The short story “Trail of the Apache” provides a typical example of how Leonard lassoes the reader:
“Under the thatched roof ramada that ran the length of the agency office, Travisin slouched in a canvas-backed chair, his boots propped against one of the support posts. His gaze took in the sun-beaten, gray adobe buildings, all one-story structures, that rimmed the vacant quadrangle. It was a glaring, depressing scene of sun on rock, without a single shade tree or graceful feature to redeem the squat ugliness....”
Who’s going to stop reading there? Leonard makes everything look, and read, so easy that it becomes impossible to resist.
As he did later in his crime novels, Leonard works in shades of considerable gray in his Western stories. Double-crosses and double-speak thrive among all parties: bandits, lawmen and the hapless souls caught in between.
There isn’t a clunker in “Westerns,” but, if forced to brand one in this roundup as the best of the bunch, this reader would go with “Forty Lashes Less One,” a story about rival prisoners who, improbably, become allies, thanks in large part to an overeager new warden who believes himself capable of divine transformations. (Fear not, Leonard’s story is much earthier than that description and blessedly – again, easy on the adverbs – devoid of magical realism.)
Long-distance running, warpaint, spear-tossing, and ruminations on matters of gospel all coexist in “Forty Lashes,” a convict escape story set in 1909. The interim warden, a 60-year-old preacher named Everett Manly, has taken over a soon-to-close prison with 100 inmates. And he believes a more nurturing approach will instill pride in his new flock, though Manly finds his own faith being tested in this new environment.
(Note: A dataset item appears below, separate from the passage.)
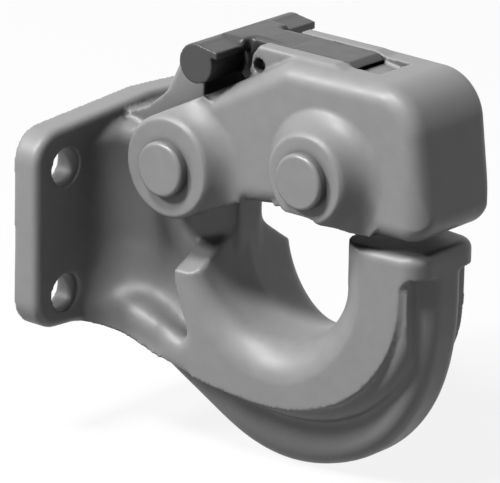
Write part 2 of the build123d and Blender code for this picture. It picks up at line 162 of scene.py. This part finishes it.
def build_painted_hollow_shade():
    """Painted shade: a colour that darkens in hollows sheltered from open air, standing in for the shade
    that falls there.
    """
    group, given, result = effect_group(
        "painted hollow shade",
        [("Unshaded Colour", "NodeSocketColor", (0.5, 0.5, 0.5, 1)), ("Reach", "NodeSocketFloat", 0.03),
         ("Darkening", "NodeSocketColor", (0.3, 0.3, 0.3, 1))],
        [("Colour", "NodeSocketColor")])
    shelter = add_node(group, "ShaderNodeAmbientOcclusion", samples=8)
    link(group, given.outputs["Reach"], shelter.inputs["Distance"])
    open_share = map_range(group, shelter.outputs["AO"], (0.35, 0.9), (0.0, 1.0))
    shaded_colour = mix_colour(group, 1.0, given.outputs["Unshaded Colour"], given.outputs["Darkening"], "MULTIPLY")
    shaded_in_hollows = mix_colour(group, open_share, shaded_colour, given.outputs["Unshaded Colour"])
    link(group, shaded_in_hollows, result.inputs["Colour"])
    return group


forged_skin = build_forged_skin()
edge_wear = build_edge_wear()
painted_hollow_shade = build_painted_hollow_shade()
mottle_range = (0.3, 0.7)
mottle_share = 0.12
smoother = 0.04
rougher = 0.05


def grey(level):
    return (level, level, level, 1)


def steel(name, level, worn_level, rough, metal=0.0, sheen=0.65, bump=0.00006):
    """Satin steel: mottled base, brighter rubbed edges, painted shade in hollows, grain in the bump."""
    material = bpy.data.materials.new(name)
    material.use_nodes = True
    tree = material.node_tree
    shader = tree.nodes["Principled BSDF"]
    place = add_node(tree, "ShaderNodeTexCoord").outputs["Object"]
    skin = add_node(tree, "ShaderNodeGroup", node_tree=forged_skin)
    link(tree, place, skin.inputs["Object Vector"])
    edges = add_node(tree, "ShaderNodeGroup", node_tree=edge_wear)
    link(tree, place, edges.inputs["Object Vector"])
    ground = mix_colour(tree, skin.outputs["Mottle"], grey(level * (1 - mottle_share)),
                        grey(level * (1 + mottle_share)))
    rubbed = mix_colour(tree, edges.outputs["Mask"], ground, grey(worn_level))
    # Painted shade: ambient occlusion darkens the base colour in hollows and under overhanging parts
    hollows = add_node(tree, "ShaderNodeGroup", node_tree=painted_hollow_shade)
    link(tree, rubbed, hollows.inputs["Unshaded Colour"])
    link(tree, hollows.outputs["Colour"], shader.inputs["Base Color"])
    spread = map_range(tree, skin.outputs["Mottle"], mottle_range, (rough - smoother, rough + rougher))
    link(tree, spread, shader.inputs["Roughness"])
    relief = add_node(tree, "ShaderNodeBump")
    relief.inputs["Strength"].default_value = 1.0
    relief.inputs["Distance"].default_value = bump
    link(tree, skin.outputs["Height"], relief.inputs["Height"])
    link(tree, relief.outputs["Normal"], shader.inputs["Normal"])
    shader.inputs["Specular IOR Level"].default_value = sheen
    shader.inputs["Metallic"].default_value = metal
    return material


forging = steel("satin forging", 0.25, 0.42, 0.46)
latch_forging = steel("latch forging", 0.25, 0.42, 0.46)
pin_steel = steel("pin steel", 0.24, 0.4, 0.34, bump=0.00003)
lock_casting = steel("dark casting", 0.05, 0.16, 0.38, sheen=0.5)
spring_wire = steel("spring wire", 0.2, 0.4, 0.35, metal=0.6)

for node, material in (("latch_pin", pin_steel), ("lock_pin", pin_steel), ("lock_spring", spring_wire)):
    for holder in nodes[node].material_slots:
        holder.material = material


# Eased skins over the hook body, the latch and the lock
join_distance = 0.000001
skin_turn = Euler((0.5, 0.62, 0.7)).to_matrix().to_4x4()
swell_share = 0.9
spot_steepness = 1.6
least_share = 0.01
boss_face = 0.030
plug_foot = 0.024
plug_radius = 0.0097
pin_places = [(0.0429, 0.0262), (0.1022, 0.0350)]


def baked(piece):
    """Apply a piece's modifiers to its mesh."""
    graph = bpy.context.evaluated_depsgraph_get()
    made = bpy.data.meshes.new_from_object(piece.evaluated_get(graph))
    piece.modifiers.clear()
    piece.data = made


def object_from(shape, name):
    mesh = bpy.data.meshes.new(name)
    shape.to_mesh(mesh)
    made = bpy.data.objects.new(name, mesh)
    scene.collection.objects.link(made)
    return made


def plug_holes(shape, places):
    """Close the pins' holes at their outer ends, so that the skin runs flat up to each pin."""
    for x, z in places:
        for side in (-1, 1):
            middle_of_plug = Matrix.Translation((x, side * (boss_face + plug_foot) / 2, z))
            bmesh.ops.create_cone(shape, cap_ends=True, segments=64, radius1=plug_radius,
                                  radius2=plug_radius, depth=boss_face - plug_foot,
                                  matrix=middle_of_plug @ Matrix.Rotation(radians(90), 4, "X"))


def even_skin(shape, name, cell):
    """One skin of even cells over a closed shape, at a slant, so that no straight edge runs along them."""
    shape.transform(skin_turn)
    piece = object_from(shape, name)
    skin = piece.modifiers.new("skin", "REMESH")
    skin.mode = "VOXEL"
    skin.voxel_size = cell
    skin.use_smooth_shade = True
    baked(piece)
    piece.data.transform(skin_turn.inverted())
    return piece


def draw_on(piece, guide, cell):
    """Swell a skin past the guide's edges, then draw it in on to the guide's surface."""
    swell = piece.modifiers.new("swell", "DISPLACE")
    swell.mid_level = 0
    swell.strength = cell * swell_share
    wrap = piece.modifiers.new("draw on", "SHRINKWRAP")
    wrap.target = guide


def ease(piece, name, passes, group=None):
    smooth = piece.modifiers.new(name, "SMOOTH")
    smooth.factor = 0.5
    smooth.iterations = passes
    if group:
        smooth.vertex_group = group.name


def ease_spots(piece, places, soft_spots):
    """Ease each soft spot further: middle, reach and passes, given on the near side for both sides."""
    for number, (middle, reach, passes) in enumerate(soft_spots):
        depth = 1 - (((places - middle) / reach) ** 2).sum(axis=1)
        share = np.clip(spot_steepness * depth, 0, 1)
        group = piece.vertex_groups.new(name="spot %d" % number)
        for index in np.nonzero(share > least_share)[0]:
            group.add([int(index)], float(share[index]), "REPLACE")
        ease(piece, group.name, passes, group)


def near_side(piece):
    """The places of a piece's vertices, with those of the far side mirrored to the near one."""
    places = np.empty(len(piece.data.vertices) * 3)
    piece.data.vertices.foreach_get("co", places)
    places = places.reshape(-1, 3)
    places[:, 1] = -abs(places[:, 1])
    return places


def forged_piece(node, body, material, cell, passes, soft_spots, pins=()):
    """A skin that stands for a node, its edges and hollows eased as a die or a mould leaves them."""
    shape = bmesh.new()
    shape.from_mesh(nodes[node].data)
    bmesh.ops.remove_doubles(shape, verts=shape.verts, dist=join_distance)
    plug_holes(shape, pins)
    guide = object_from(shape, "guide")
    piece = even_skin(shape, node + "_forging", cell)
    shape.free()
    draw_on(piece, guide, cell)
    ease(piece, "edges", passes)
    ease_spots(piece, near_side(piece), soft_spots)
    baked(piece)
    bpy.data.objects.remove(guide)
    piece.data.materials.clear()
    piece.data.materials.append(material)
    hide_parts(node)
    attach(piece, body)


# Hollows between neck, plate and gusset, round the bosses' feet and under the crossbar
neck_spots = [((0.049, -0.014, -0.001), (0.013, 0.015, 0.013), 25),
              ((0.020, -0.022, -0.020), (0.026, 0.020, 0.016), 60),
              ((0.046, -0.026, -0.034), (0.010, 0.006, 0.016), 60)]
boss_spots = [((0.066, -0.024, 0.028), (0.014, 0.0058, 0.014), 60),
              ((0.102, -0.024, 0.039), (0.023, 0.0058, 0.021), 40)]
bar_spots = [((0.0585, -0.009, 0.0665), (0.007, 0.006, 0.006), 30)]
forged_piece("hook_body", "hook", forging, 0.00092, 3, neck_spots)
forged_piece("latch", "latch", latch_forging, 0.00073, 2, boss_spots, pin_places)
forged_piece("lock", "lock", lock_casting, 0.0005, 5, bar_spots)

# Floor, surroundings and lamps
floor_reach = 3.0
floor_grey = 0.1
floor_glow = 0.88
floor_rough = 0.9
world_fill = 0.01
lamp_distance = 2.2
lamp_size = 0.45
middle = Vector((0.07, 0.0, 0.0))


def seen_by_eye(tree, shown, hidden):
    """A value that is shown for camera, glossy and transmission rays, and hidden for the rest."""
    path = add_node(tree, "ShaderNodeLightPath")
    either = math_node(tree, "MAXIMUM", path.outputs["Is Camera Ray"], path.outputs["Is Glossy Ray"])
    either = math_node(tree, "MAXIMUM", either, path.outputs["Is Transmission Ray"])
    return math_node(tree, "ADD", math_node(tree, "MULTIPLY", either, shown - hidden), hidden)


def build_floor(level):
    """A plain pale floor: it looks white, lights the object little and keeps its shadow."""
    mesh = bpy.data.meshes.new("floor")
    corners = [(x * floor_reach, y * floor_reach, level) for x, y in ((-1, -1), (1, -1), (1, 1), (-1, 1))]
    mesh.from_pydata(corners, [], [(0, 1, 2, 3)])
    floor = bpy.data.objects.new("floor", mesh)
    scene.collection.objects.link(floor)
    paint = bpy.data.materials.new("pale floor")
    paint.use_nodes = True
    tree = paint.node_tree
    shader = tree.nodes["Principled BSDF"]
    shader.inputs["Base Color"].default_value = grey(floor_grey)
    shader.inputs["Roughness"].default_value = floor_rough
    shader.inputs["Specular IOR Level"].default_value = 0.0
    shader.inputs["Emission Color"].default_value = grey(1)
    link(tree, seen_by_eye(tree, floor_glow, 0.0), shader.inputs["Emission Strength"])
    mesh.materials.append(paint)


def build_world():
    """White surroundings that hardly light the object."""
    world = bpy.data.worlds.new("studio")
    world.use_nodes = True
    scene.world = world
    tree = world.node_tree
    background = tree.nodes["Background"]
    background.inputs["Color"].default_value = grey(1)
    link(tree, seen_by_eye(tree, 1.0, world_fill), background.inputs["Strength"])


def soft_lamp(name, direction, power):
    """A round lamp in a direction from the object's middle, aimed back at it."""
    data = bpy.data.lights.new(name, "AREA")
    data.shape = "DISK"
    data.size = lamp_size
    data.energy = power
    lamp = bpy.data.objects.new(name, data)
    scene.collection.objects.link(lamp)
    lamp.location = middle + Vector(direction).normalized() * lamp_distance
    lamp.rotation_euler = (middle - lamp.location).to_track_quat("-Z", "Y").to_euler()


build_floor(cad_box[0][2])
build_world()
soft_lamp("overhead", (-0.08, -0.50, 0.86), 39.0)
soft_lamp("side", (-0.43, -0.67, 0.61), 37.0)

# Camera at the photograph's viewing angle, with a long lens
camera_place = Vector((1.078563, -1.222201, 0.537436))
azimuth = radians(39.95)
elevation = radians(18.77)
roll = radians(0.93)
right = Vector((cos(azimuth), sin(azimuth), 0))
back = Vector((sin(azimuth) * cos(elevation), -cos(azimuth) * cos(elevation), sin(elevation)))
up = back.cross(right)
turned_right = right * cos(roll) + up * sin(roll)
turned_up = up * cos(roll) - right * sin(roll)
turn = Matrix((turned_right, turned_up, back)).transposed().to_4x4()
camera_data = bpy.data.cameras.new("camera")
camera_data.lens = 360.0
camera_data.sensor_width = 36.0
camera_data.clip_start = 0.05
camera_data.clip_end = 50.0
camera = bpy.data.objects.new("camera", camera_data)
camera.matrix_world = Matrix.Translation(camera_place) @ turn
scene.collection.objects.link(camera)
scene.camera = camera

scene.view_settings.view_transform = "Standard"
After one of several futile attempts to discuss Scripture with the two rival prisoners, Manly despairs. Leonard writes: “If they didn’t understand the Holy Word, how was he ever going to preach it to them? He raised his eyes to the high ceiling and said, ‘Lord, if You’re going to send me sinners, send me some with schooling, will you please?’”
“Forty Lashes” celebrates and twists Western conventions in a tale that includes a corrupt turnkey, a Machiavellian inmate who runs roughshod over prisoners and guards alike, and, not least, the tension of an escape into the desert that looks futile for all involved.
Just about everyone who’s read or reviewed Leonard remarks on his bemused affection for Hollywood and the way his novels unspool like movies. So it is with his Westerns, too.
Another one of Leonard’s writing axioms was the timeless advice of show, don’t tell. In that spirit, let me spare you further dissection of this latest addition to the Leonard canon: Best for you to pick it up and experience the real thing first-hand. Don’t worry, it’s all good, even the mentions of those dreaded innermost thoughts.